3. Der Senator für Justiz und Verfassung der Freien Hansestadt Bremen hält in Übereinstimmung mit einer Stellungnahme des Generalstaatsanwalts bei dem Hanseatischen Oberlandesgericht in Bremen die Verfassungsbeschwerde für begründet.
II.
Die Verfassungsbeschwerde ist zulässig und begründet.
Der angefochtene Beschluss verletzt das Grundrecht des Beschwerdeführers aus Art. 103 Abs. 1 GG.

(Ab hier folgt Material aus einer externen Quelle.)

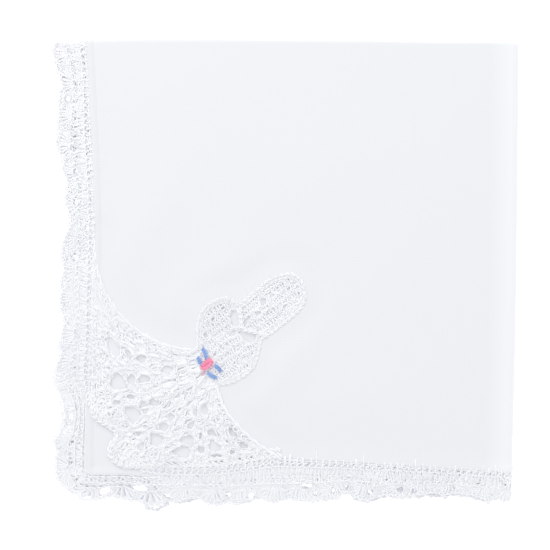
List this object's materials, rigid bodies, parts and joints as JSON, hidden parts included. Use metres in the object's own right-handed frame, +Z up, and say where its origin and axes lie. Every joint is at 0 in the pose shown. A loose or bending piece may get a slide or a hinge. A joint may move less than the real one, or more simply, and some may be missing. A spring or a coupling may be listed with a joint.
{
  "type": "linen handkerchief",
  "caption": "White linen handkerchief folded in quarters, with a crochet edging and a crochet fan, flower and embroidered rosebud at its top corner.",
  "frame": {"origin": "middle of the folded square's bounding box, on the surface that it lies on", "axes": "+Z up out of the cloth, +Y towards the top fold, +X towards the side fold; the crochet corner is at -X, -Y"},
  "size_m": [0.1468, 0.148, 0.007],
  "materials": {
    "linen": "fine white linen lawn, plain weave, pressed",
    "crochet": "white mercerised cotton crochet thread",
    "pink_floss": "pink cotton floss, bullion stitch",
    "blue_floss": "blue cotton floss, bullion stitch"
  },
  "bodies": {
    "root": {"linen": "linen", "lace_edging": "crochet", "lace_corner": "crochet", "lace_flower": "crochet", "rosebud": "pink_floss", "leaf_1": "blue_floss", "leaf_2": "blue_floss", "leaf_3": "blue_floss", "leaf_4": "blue_floss"}
  },
  "joints": []
}
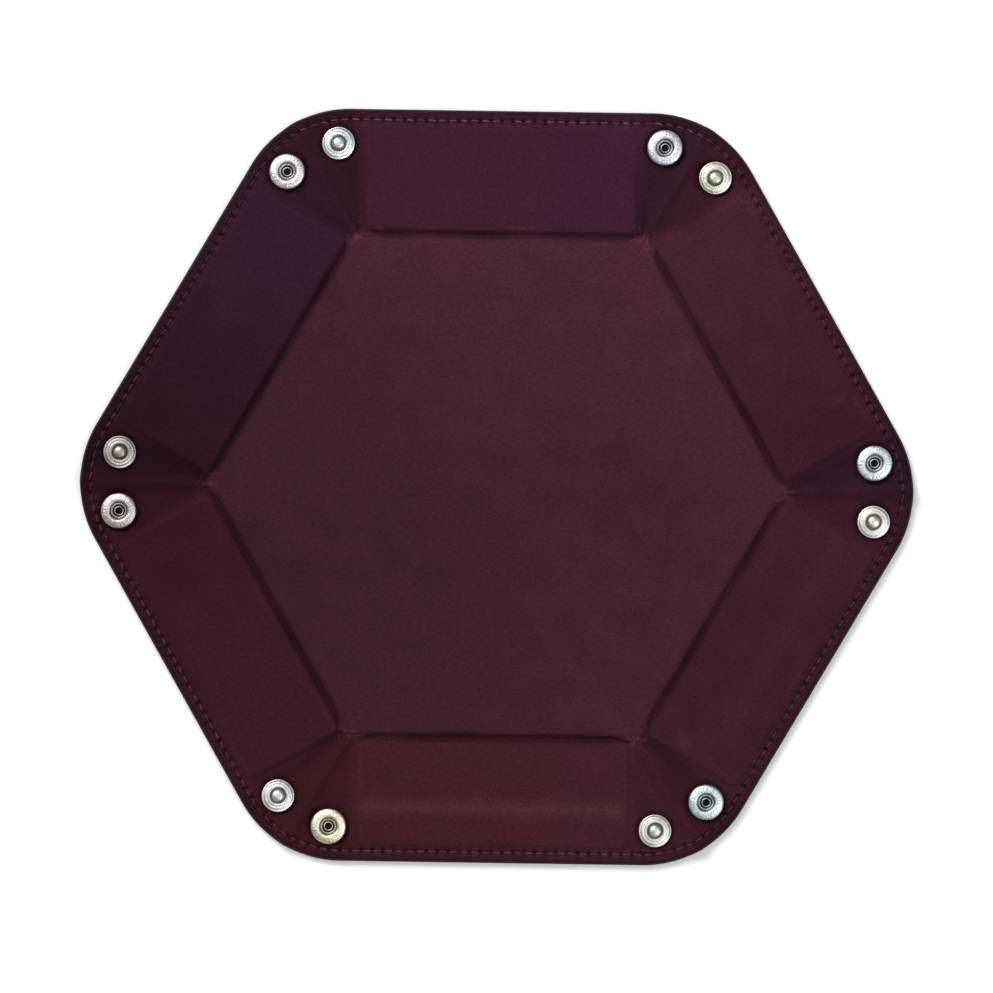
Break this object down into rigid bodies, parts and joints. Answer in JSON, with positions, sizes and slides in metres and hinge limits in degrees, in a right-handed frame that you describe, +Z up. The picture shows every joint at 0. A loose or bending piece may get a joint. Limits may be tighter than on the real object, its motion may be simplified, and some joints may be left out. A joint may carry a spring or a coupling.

Der Anspruch auf rechtliches Gehör gewährleistet, dass einer gerichtlichen Entscheidung nur solche Tatsachen und Beweisergebnisse zugrunde gelegt werden dürfen, zu denen sich die Beteiligten vorher äußern konnten (BVerfGE 22, 267 (273); 25, 40 (43); st. Rspr.). Das ist bei der vom Oberlandesgericht vorgenommenen Schuldspruchberichtigung nicht beachtet worden. Eine Verurteilung nach § 1 StVO setzt voraus, dass der Beschwerdeführer einen anderen konkret gefährdet, geschädigt oder mehr als den Umständen nach unvermeidbar behindert oder belästigt hat. Das Amtsgericht hat in dem Urteil vom 7. Juni 1967 ausdrücklich festgestellt, "dass konkrete Folgen des Verhaltens des Angeklagten, etwa eine Behinderung oder Gefährdung anderer Verkehrsteilnehmer, nicht eingetreten sind". Wenn das Oberlandesgericht den Beschwerdeführer gleichwohl aus § 1 StVO verurteilt hat, so ist es von einem anderen als dem im angefochtenen Urteil festgestellten Sachverhalt ausgegangen. Hierzu hätte es den Beschwerdeführer hören müssen. Die Unterlassung verletzt Art. 103 Abs. 1 GG.
Die Entscheidung beruht auf diesem Verstoß. Es kann nicht ausgeschlossen werden, dass ein Hinweis des Beschwerdeführers auf die Feststellungen des Amtsrichters zu seiner Freisprechung geführt haben würde.
Die angefochtene Entscheidung war deshalb aufzuheben und die Sache an das Hanseatische Oberlandesgericht in Bremen zurückzuverweisen.
Diese Entscheidung ist einstimmig ergangen.